The Corner

Politics & Policy

Since 2016, the Democrats Have Been the Friend-of-a-Friend Party

Then-senator Kamala Harris (D., Calif.) speaks during campaign stop at Gibson’s Bookstore in Concord, N.H., February 18, 2019. (Brian Snyder/Reuters)

A curious thing about the contemporary Democratic Party is that it hasn’t had a nominee since 2012 who has risen to their present station of their own volition. Bill Clinton and Barack Obama were the most talented political campaigners since Ronald Reagan. And everyone who has come after them owes their fortunes to that fact. Hillary Clinton was a prospect in 2008 — and the nominee in 2016 — because she was married to Bill.
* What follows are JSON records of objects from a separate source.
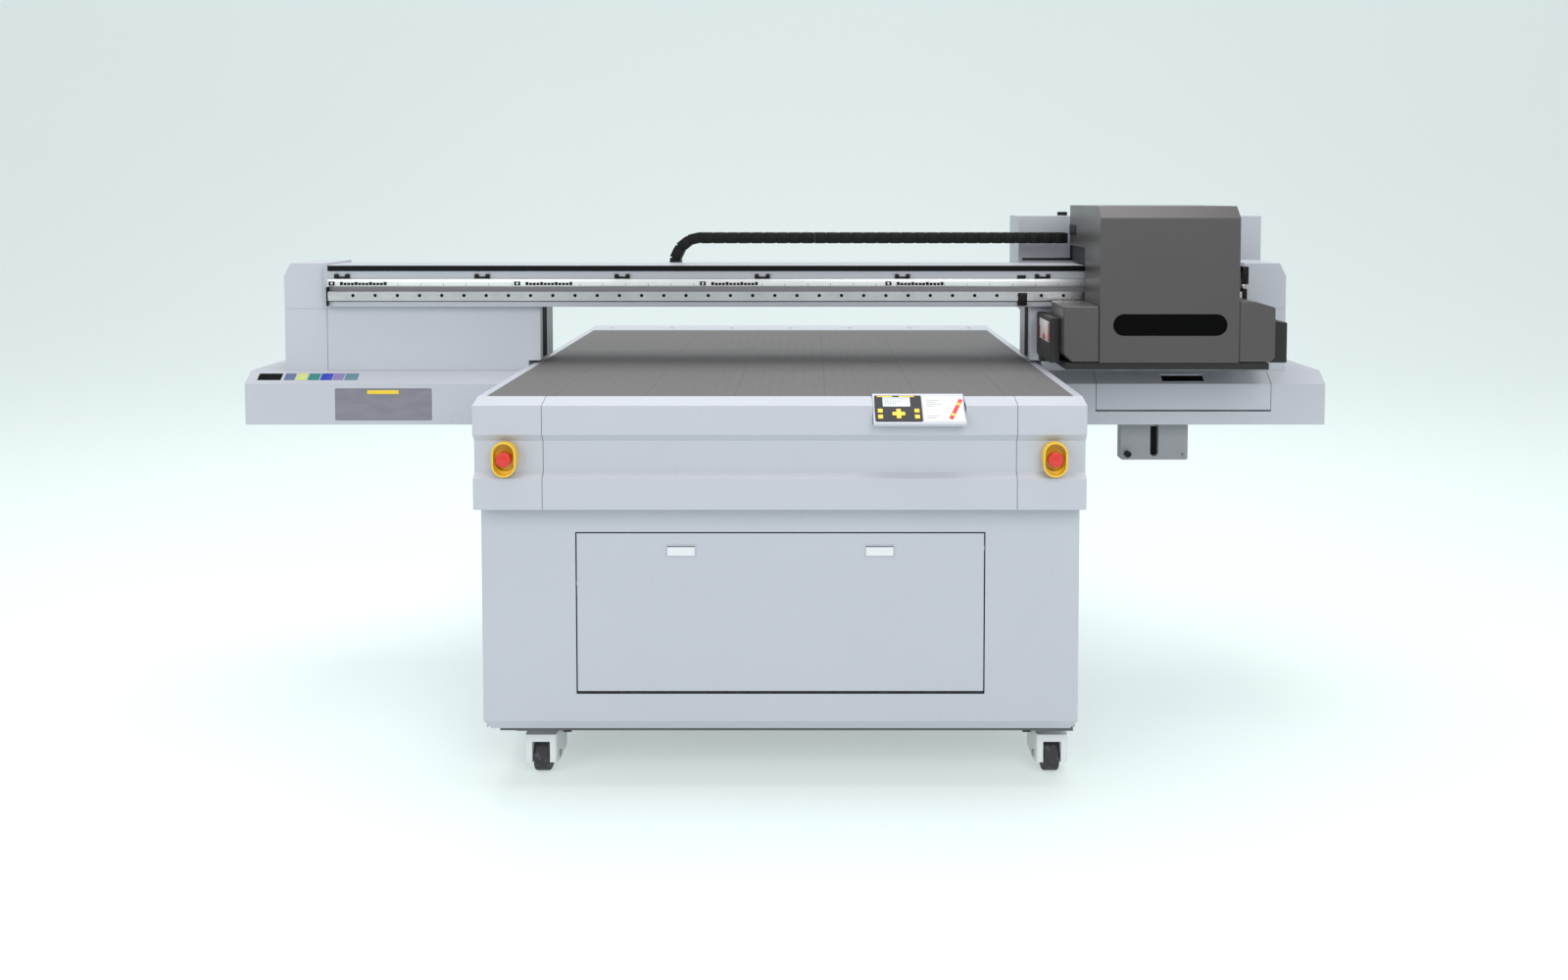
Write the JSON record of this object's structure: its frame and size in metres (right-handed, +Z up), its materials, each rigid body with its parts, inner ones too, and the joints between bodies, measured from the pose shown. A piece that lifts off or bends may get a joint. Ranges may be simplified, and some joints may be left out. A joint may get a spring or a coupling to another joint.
{
  "type": "flatbed uv printer",
  "caption": "Large flatbed inkjet printer: a cabinet on casters with a vacuum bed, a rolling gantry with side wings, and a tall print carriage on its beam",
  "frame": {"origin": "on the floor under the middle of the machine's bounding box", "axes": "+X to the operator's right along the beam, +Y away from the operator along the bed, +Z up"},
  "size_m": [2.844, 1.533, 1.318],
  "materials": {
    "panel_paint": "pale blue-grey powder coat, satin",
    "frame_paint": "grey primer on welded tube",
    "bed_anodised": "dark anodised plate, matt, with fine vacuum holes",
    "chamber_aluminium": "milled",
    "blower_casting": "painted casting",
    "carriage_paint": "warm dark grey powder coat, satin",
    "base_black": "dark grey powder coat",
    "beam_paint": "pale grey powder coat",
    "rail_steel": "ground and oiled",
    "block_steel": "machined steel",
    "chain_plastic": "black moulded links",
    "tray_steel": "folded sheet, pale grey",
    "keypad_black": "black membrane sheet",
    "pedal_plastic": "black moulded",
    "smoked_glass": "smoked acrylic",
    "grey_acrylic": "grey acrylic window",
    "display_glass": "display window",
    "ink_bottle": "moulded tank",
    "guard_yellow": "yellow moulded",
    "button_red": "red moulded",
    "key_yellow": "yellow key",
    "latch_zinc": "pale coated zinc",
    "caster_paint": "white coated steel",
    "wheel_rubber": "black tread",
    "head_metal": "machined",
    "service_paint": "mid grey powder coat"
  },
  "bodies": {
    "cabinet": {"base_frame": "frame_paint", "bed_plate": "bed_anodised", "cabinet_front": "panel_paint", "cabinet_shell": "panel_paint", "caster_plates": "caster_paint", "deck_surround": "panel_paint", "display_window": "display_glass", "door_hinges": "block_steel", "fascia_end_left": "panel_paint", "fascia_end_right": "panel_paint", "front_fascia": "panel_paint", "keypad_face": "keypad_black", "panel_housing": "panel_paint", "stop_guards": "guard_yellow", "vacuum_blower": "blower_casting", "vacuum_chamber": "chamber_aluminium", "y_rails": "rail_steel"},
    "door": {"front_door": "panel_paint"},
    "latch_l": {"latch_left": "latch_zinc"},
    "latch_r": {"latch_right": "latch_zinc"},
    "stop_l": {"stop_button_left": "button_red"},
    "stop_r": {"stop_button_right": "button_red"},
    "gantry": {"beam": "beam_paint", "x_rail": "rail_steel", "end_housing_left": "panel_paint", "end_housing_right": "panel_paint", "beam_legs": "panel_paint", "wing_left": "panel_paint", "wing_right": "panel_paint", "runner_blocks": "block_steel", "chain_tray": "tray_steel", "ink_tanks": "ink_bottle", "ink_window": "grey_acrylic", "service_box": "service_paint"},
    "hatch": {"wing_hatch": "panel_paint"},
    "chain_bend": {"chain_loop": "chain_plastic"},
    "carriage": {"carriage_cover": "carriage_paint", "carriage_base": "base_black", "lamp_left": "carriage_paint", "lamp_right": "carriage_paint", "rear_box": "panel_paint", "print_heads": "head_metal", "x_blocks": "block_steel", "status_window": "smoked_glass", "chain_upper": "chain_plastic"},
    "push_stop": {"key_stop": "key_yellow"},
    "push_start": {"key_start": "key_yellow"},
    "push_cross": {"key_cross": "key_yellow"},
    "push_up": {"key_up": "key_yellow"},
    "push_down": {"key_down": "key_yellow"},
    "swivel_front_left": {"fork_front_left": "caster_paint"},
    "roller_front_left": {"wheel_front_left": "wheel_rubber"},
    "pedal_front_left": {"brake_front_left": "pedal_plastic"},
    "swivel_front_right": {"fork_front_right": "caster_paint"},
    "roller_front_right": {"wheel_front_right": "wheel_rubber"},
    "pedal_front_right": {"brake_front_right": "pedal_plastic"},
    "swivel_back_left": {"fork_back_left": "caster_paint"},
    "roller_back_left": {"wheel_back_left": "wheel_rubber"},
    "swivel_back_right": {"fork_back_right": "caster_paint"},
    "roller_back_right": {"wheel_back_right": "wheel_rubber"}
  },
  "joints": [
    {"name": "gantry_slide", "type": "slide", "parent": "cabinet", "child": "gantry", "axis": [0, 1, 0], "range_m": [-0.42, 0.62]},
    {"name": "carriage_slide", "type": "slide", "parent": "gantry", "child": "carriage", "axis": [1, 0, 0], "range_m": [-1.75, 0], "deforming": ["chain_upper"]},
    {"name": "chain_follow", "type": "slide", "parent": "gantry", "child": "chain_bend", "axis": [1, 0, 0], "range_m": [-0.875, 0]},
    {"name": "door_swing", "type": "hinge", "parent": "cabinet", "child": "door", "pos_m": [0, -0.6805, 0.238], "axis": [1, 0, 0], "range_deg": [0, 90]},
    {"name": "hatch_swing", "type": "hinge", "parent": "gantry", "child": "hatch", "pos_m": [1.0495, -0.1925, 0.788], "axis": [1, 0, 0], "range_deg": [0, 90]},
    {"name": "latch_pull_l", "type": "hinge", "parent": "door", "child": "latch_l", "pos_m": [-0.222, -0.6863, 0.5565], "axis": [1, 0, 0], "range_deg": [-25, 0], "stiffness_Nm_per_rad": 0.4},
    {"name": "latch_pull_r", "type": "hinge", "parent": "door", "child": "latch_r", "pos_m": [0.222, -0.6863, 0.5565], "axis": [1, 0, 0], "range_deg": [-25, 0], "stiffness_Nm_per_rad": 0.4},
    {"name": "stop_press_l", "type": "slide", "parent": "cabinet", "child": "stop_l", "axis": [0, 1, 0], "range_m": [0, 0.005], "stiffness_N_per_m": 1500},
    {"name": "stop_press_r", "type": "slide", "parent": "cabinet", "child": "stop_r", "axis": [0, 1, 0], "range_m": [0, 0.005], "stiffness_N_per_m": 1500},
    {"name": "key_press_stop", "type": "slide", "parent": "cabinet", "child": "push_stop", "axis": [0, 0.572, -0.8202], "range_m": [0, 0.0012], "stiffness_N_per_m": 800},
    {"name": "key_press_start", "type": "slide", "parent": "cabinet", "child": "push_start", "axis": [0, 0.572, -0.8202], "range_m": [0, 0.0012], "stiffness_N_per_m": 800},
    {"name": "key_press_cross", "type": "slide", "parent": "cabinet", "child": "push_cross", "axis": [0, 0.572, -0.8202], "range_m": [0, 0.0012], "stiffness_N_per_m": 800},
    {"name": "key_press_up", "type": "slide", "parent": "cabinet", "child": "push_up", "axis": [0, 0.572, -0.8202], "range_m": [0, 0.0012], "stiffness_N_per_m": 800},
    {"name": "key_press_down", "type": "slide", "parent": "cabinet", "child": "push_down", "axis": [0, 0.572, -0.8202], "range_m": [0, 0.0012], "stiffness_N_per_m": 800},
    {"name": "caster_turn_front_left", "type": "hinge", "parent": "cabinet", "child": "swivel_front_left", "pos_m": [-0.556, -0.5545, 0.1], "axis": [0, 0, 1], "continuous": true},
    {"name": "wheel_spin_front_left", "type": "hinge", "parent": "swivel_front_left", "child": "roller_front_left", "pos_m": [-0.556, -0.5765, 0.0375], "axis": [1, 0, 0], "continuous": true},
    {"name": "brake_press_front_left", "type": "hinge", "parent": "swivel_front_left", "child": "pedal_front_left", "pos_m": [-0.526, -0.5305, 0.078], "axis": [1, 0, 0], "range_deg": [-18, 0]},
    {"name": "caster_turn_front_right", "type": "hinge", "parent": "cabinet", "child": "swivel_front_right", "pos_m": [0.626, -0.5545, 0.1], "axis": [0, 0, 1], "continuous": true},
    {"name": "wheel_spin_front_right", "type": "hinge", "parent": "swivel_front_right", "child": "roller_front_right", "pos_m": [0.626, -0.5765, 0.0375], "axis": [1, 0, 0], "continuous": true},
    {"name": "brake_press_front_right", "type": "hinge", "parent": "swivel_front_right", "child": "pedal_front_right", "pos_m": [0.596, -0.5305, 0.078], "axis": [1, 0, 0], "range_deg": [-18, 0]},
    {"name": "caster_turn_back_left", "type": "hinge", "parent": "cabinet", "child": "swivel_back_left", "pos_m": [-0.556, 0.6565, 0.1], "axis": [0, 0, 1], "continuous": true},
    {"name": "wheel_spin_back_left", "type": "hinge", "parent": "swivel_back_left", "child": "roller_back_left", "pos_m": [-0.556, 0.6345, 0.0375], "axis": [1, 0, 0], "continuous": true},
    {"name": "caster_turn_back_right", "type": "hinge", "parent": "cabinet", "child": "swivel_back_right", "pos_m": [0.626, 0.6565, 0.1], "axis": [0, 0, 1], "continuous": true},
    {"name": "wheel_spin_back_right", "type": "hinge", "parent": "swivel_back_right", "child": "roller_back_right", "pos_m": [0.626, 0.6345, 0.0375], "axis": [1, 0, 0], "continuous": true}
  ],
  "couplings": [
    {"joint": "chain_follow", "follows": "carriage_slide", "ratio": 0.5}
  ]
}
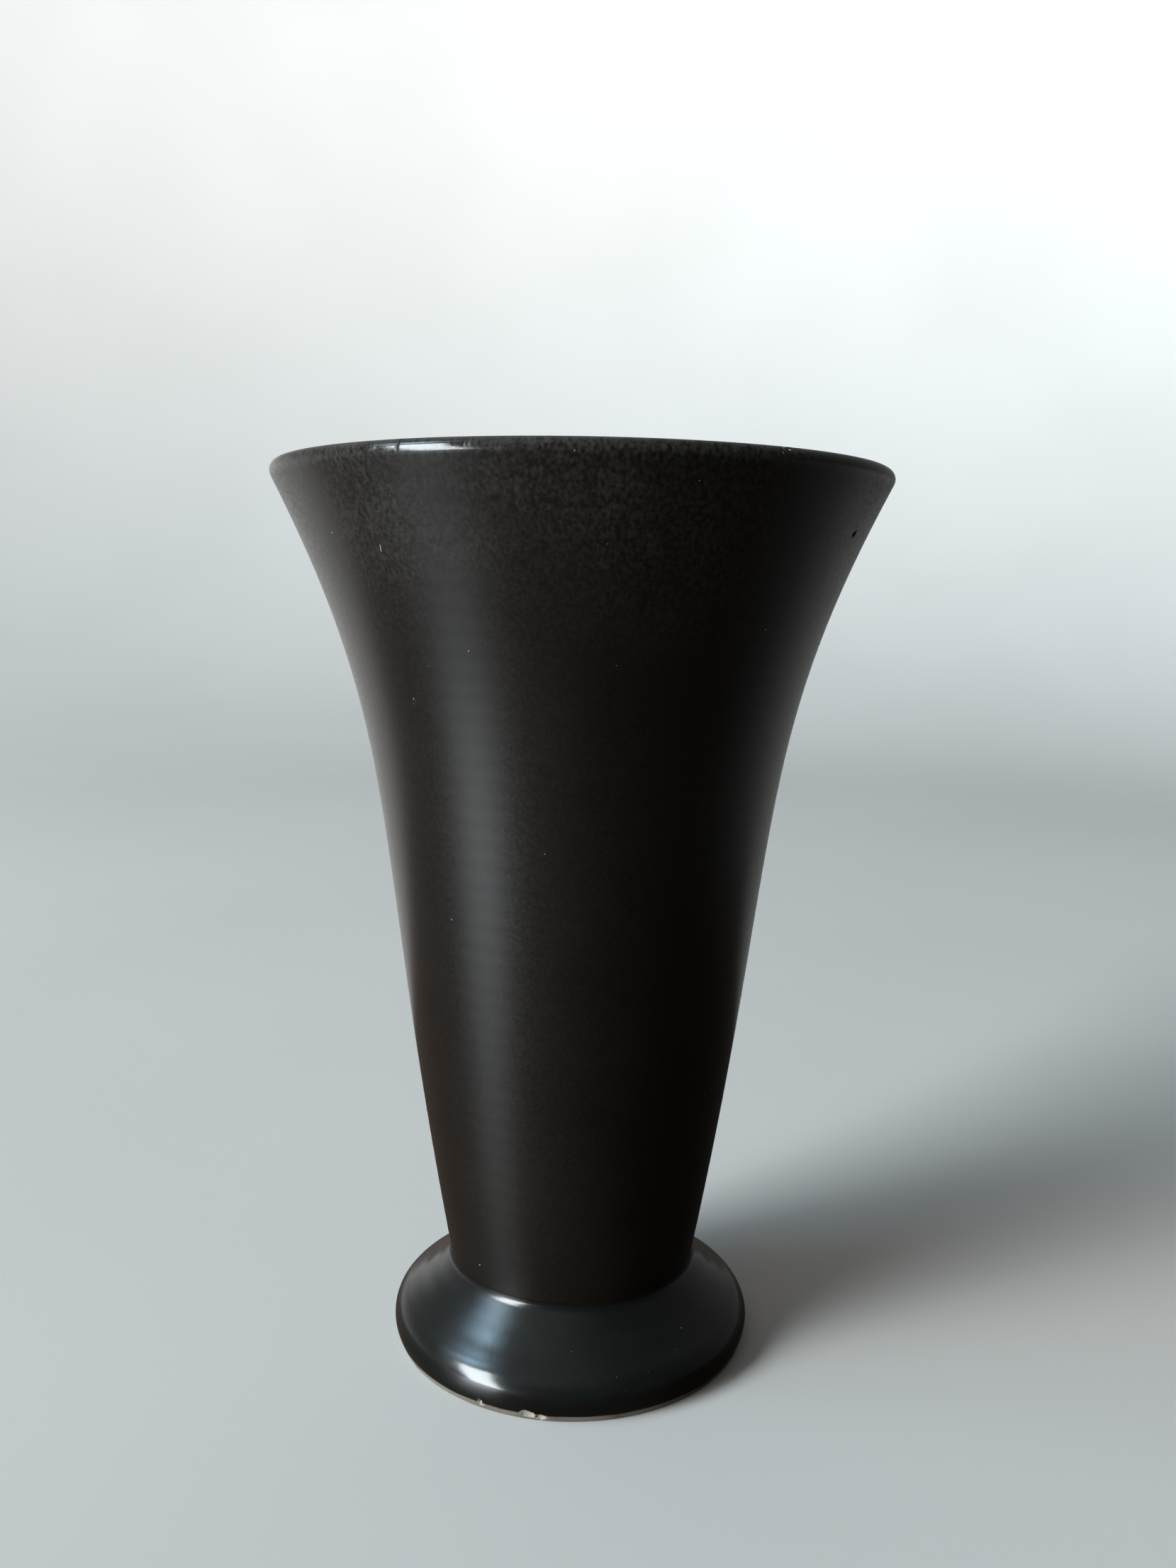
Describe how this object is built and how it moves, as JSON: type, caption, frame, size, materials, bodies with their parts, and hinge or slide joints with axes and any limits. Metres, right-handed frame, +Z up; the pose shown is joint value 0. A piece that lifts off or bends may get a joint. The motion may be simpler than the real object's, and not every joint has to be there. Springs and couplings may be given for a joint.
{
  "type": "footed vase",
  "caption": "Black-glazed ceramic vase: a flared trumpet beaker with a rounded lip on a low spreading pedestal foot, for holding flowers.",
  "frame": {"origin": "centre of the standing ring, on the surface that the vase stands on", "axes": "+Z up along the vase's axis, towards the lip; -Y is the side shown as the front"},
  "size_m": [0.1412, 0.1412, 0.21],
  "materials": {
    "beaker_clay": "fired cream earthenware, matt and slightly porous",
    "foot_clay": "fired cream earthenware, wiped bare at the standing ring",
    "joining_slip": "fired slip, matt",
    "black_satin_glaze": "satin brown-black glaze, finely mottled, greyer towards the lip",
    "black_liner_glaze": "smooth black liner glaze, semi-gloss",
    "black_gloss_glaze": "glossy blue-black glaze"
  },
  "bodies": {
    "root": {"beaker_body": "beaker_clay", "pedestal_foot": "foot_clay", "luting_slip": "joining_slip", "body_glaze": "black_satin_glaze", "liner_glaze": "black_liner_glaze", "foot_glaze": "black_gloss_glaze"}
  },
  "joints": []
}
Joe Biden was the VP from 2009 to 2017 — and the nominee in 2020 — because Barack Obama plucked him out of the Senate and made him his running mate. Kamala Harris will almost certainly be the nominee in 2024 because, despite having run one of the most disastrous primary campaigns in modern history, she was picked as his running mate by Joe Biden, who, in turn, owed his late-stage political career to Barack Obama. I am not quite sure what this says about the Democratic Party, but I am sure that it is true. And at some point, in one way or another, it’s going to matter.